A law that after what happened in Congress may well have no chance of being updated, but it’s extent has been interpreted by the courts and thus can be updated by those courts fully within their right as new facts and circumstances arise.

The Securities and Exchanges Commission has extended its jurisdiction, without Congressional oversight or court interpretation, by stretching a very old law to very new circumstances where fiduciary relations and questions of trust – which require regulation – have been translated into immutable code that requires no trust on individuals as such.

SEC’s former chair Jay Clayton in fact made it very clear that if you raise money to build a theatre, that is a security. But if the theatre is built and you are selling tickets, that is not a security.

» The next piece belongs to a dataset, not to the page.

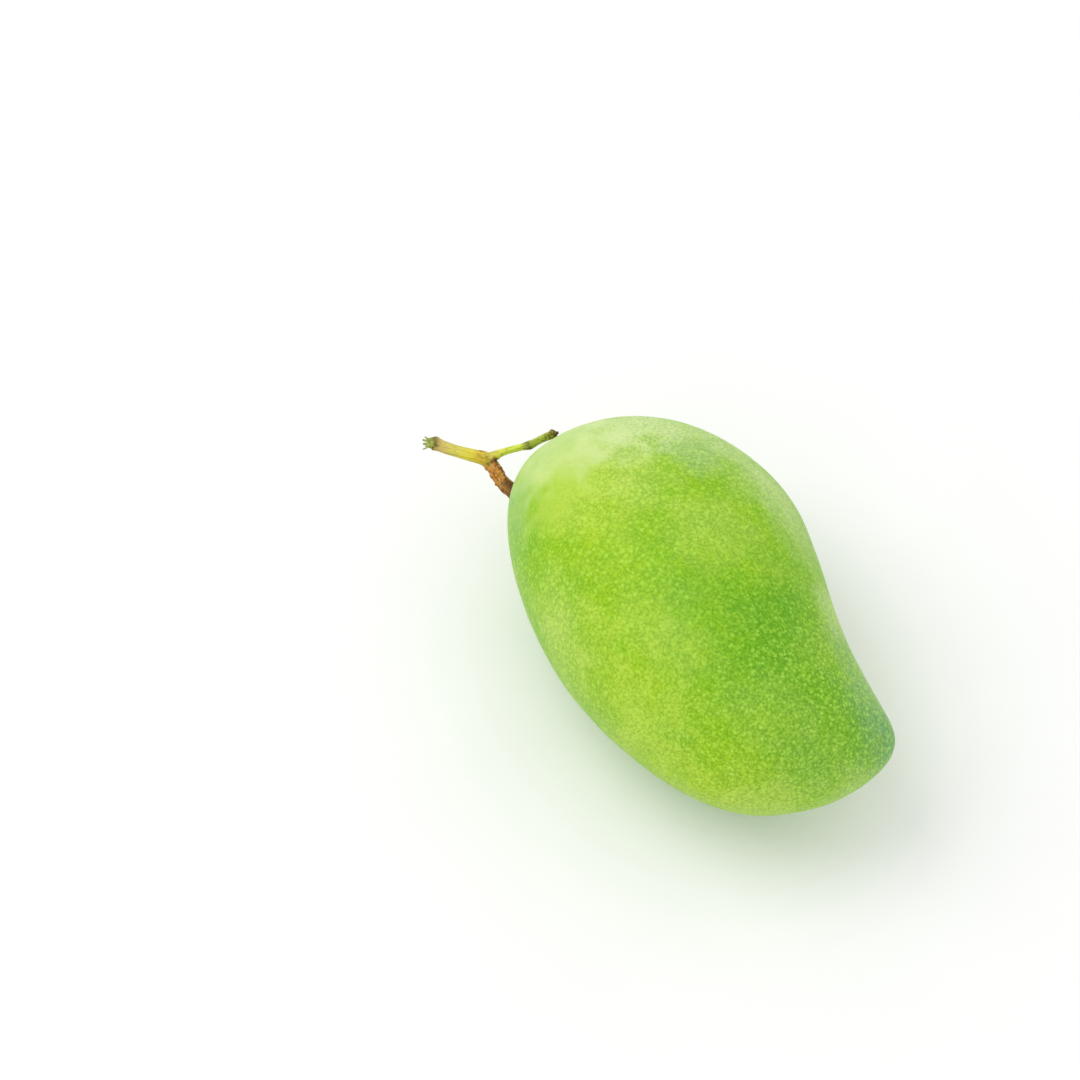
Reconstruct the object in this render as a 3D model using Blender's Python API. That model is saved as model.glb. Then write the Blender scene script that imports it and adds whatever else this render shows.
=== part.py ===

Ripple raised no money to build the Ripple network. It gave away its tickets (token) for free to anyone who wanted to claim when the theatre was already built.

Some seven years after SEC decided all this was actually a security, despite it saying that already built systems are not.

This potentially has ramifications for many defi projects which after being already built give out tokens as reward like supermarkets give out coupons.

The question so being if the theatre is already built and all can see the movie, the open source code, how does SEC have jurisdiction to decide whether the tickets sold for the movie are actually worth the movie experience or otherwise when in this case all is in the open and transparent as all can see the dapp and its functions in full and constant disclosure of all relevant information.

And the even bigger question is, how can SEC be an enforcer when they have no restriction on directly benefiting financially from their decision by shorting or longing the coin or token in question depending on what they decide.

That lack of restriction clearly points out SEC is not built nor fit for regulating cryptos as their list of restrictions clearly indicates their jurisdiction is solely stocks, an expansion of which must require a Congressional act or otherwise the whole system of balances of power comes to a collapse.